According to a Brookings analysis Looney co-wrote, those in the top 40% of household incomes (those with incomes above $74,000) owe almost 60% of the outstanding education debt and make almost three-fourths of the student loan payments. On the other hand, those in the bottom 40% of household income hold just under 20% of the student loan debts and make only 10% of the payments.
Democratic Sen. Elizabeth Warren of Massachusetts said that Biden forgiving student loan debt would be “the single most effective executive action available to provide massive consumer-driver stimulus” in a Washington Post opinion piece last week.
Warren and Senate Minority Leader Chuck Schumer from New York are pushing for much more debt relief than Biden has called for. The senators co-authored a bill in September asking for the next president to cancel up to $50,000 of remaining federal student loan debt per borrower. Such an action would cancel all student debts for more than 75% of borrowers.
Progressives in the House of Representatives also appear to be in support of this proposal.
“I believe people like me should have to pay my student loans which is why I’m strongly in favor of any proposal that provides broad relief to the working class and middle class,” Democratic Rep. Ro Khanna of California said in a text message to the Washington Examiner.
“This will foster more people becoming entrepreneurs, going into public service, buying homes, and starting families. Not everyone will have to run to Wall Street to start their careers. That’s a good thing,” said Khanna.

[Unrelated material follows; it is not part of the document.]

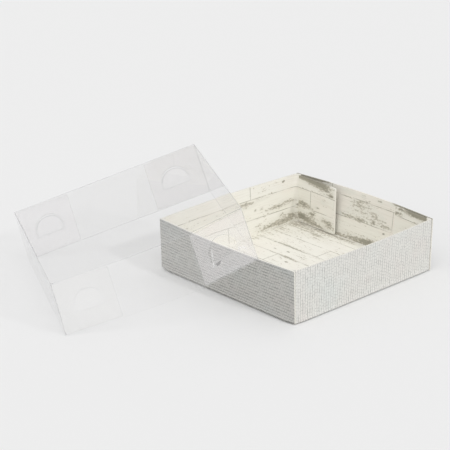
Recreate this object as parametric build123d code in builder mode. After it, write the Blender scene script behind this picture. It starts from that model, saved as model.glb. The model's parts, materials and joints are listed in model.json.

However, Khanna also said he would prefer if Schumer and Warren’s student loan forgiveness plan or Biden's was “well tailored” and would focus on those with lower household incomes and less economic mobility. Currently, Warren’s $50,000 debt cancellation proposal is not restricted to those with low incomes. Biden's plan would also allow the first $10,000 of student loan debt to be canceled for any borrower, regardless of household income.
“I think Warren’s plan is crazy. It’s a lot of money, and it’s not targeted,” said Looney from the Brookings Institution.
“Fifty-thousand dollars across the board for all borrowers is a trillion dollars. That’s more than all of our Pell Grants combined, or 40 years of welfare,” Looney said.
Furthermore, some liberal economists say student loan forgiveness does very little for the economy at large and people’s personal wealth.
Harvard economist Jason Furman, previously a top adviser to Obama, said this week that student loan debt forgiveness was “not a great idea” because its effect on economic growth was close to zero, the forgiveness is taxable, and its effect on people's wealth in the short run was “small.”
Biden's plan to forgive any borrower's first $10,000 of student debt, for example, would result in approximately $100 less every month in loan payments for 10 years, for each borrower. Looney said such a small amount of money would have little to no effect on people's spending habits.
Looney said it was possible that Democrats were pushing for student loan debt relief because it’s an issue that’s popular with powerful, vocal constituents such as doctors, lawyers, and MBA graduates, many of whom hold lots of debt and want to lower their financial obligations despite their high-earning potential. However, student loan forgiveness could come at the cost of helping those who are truly impoverished and struggling, he said.
“If we’re going to have a new policy to give a trillion dollars to someone, why give to college grads instead of people who are truly disadvantaged?” he said.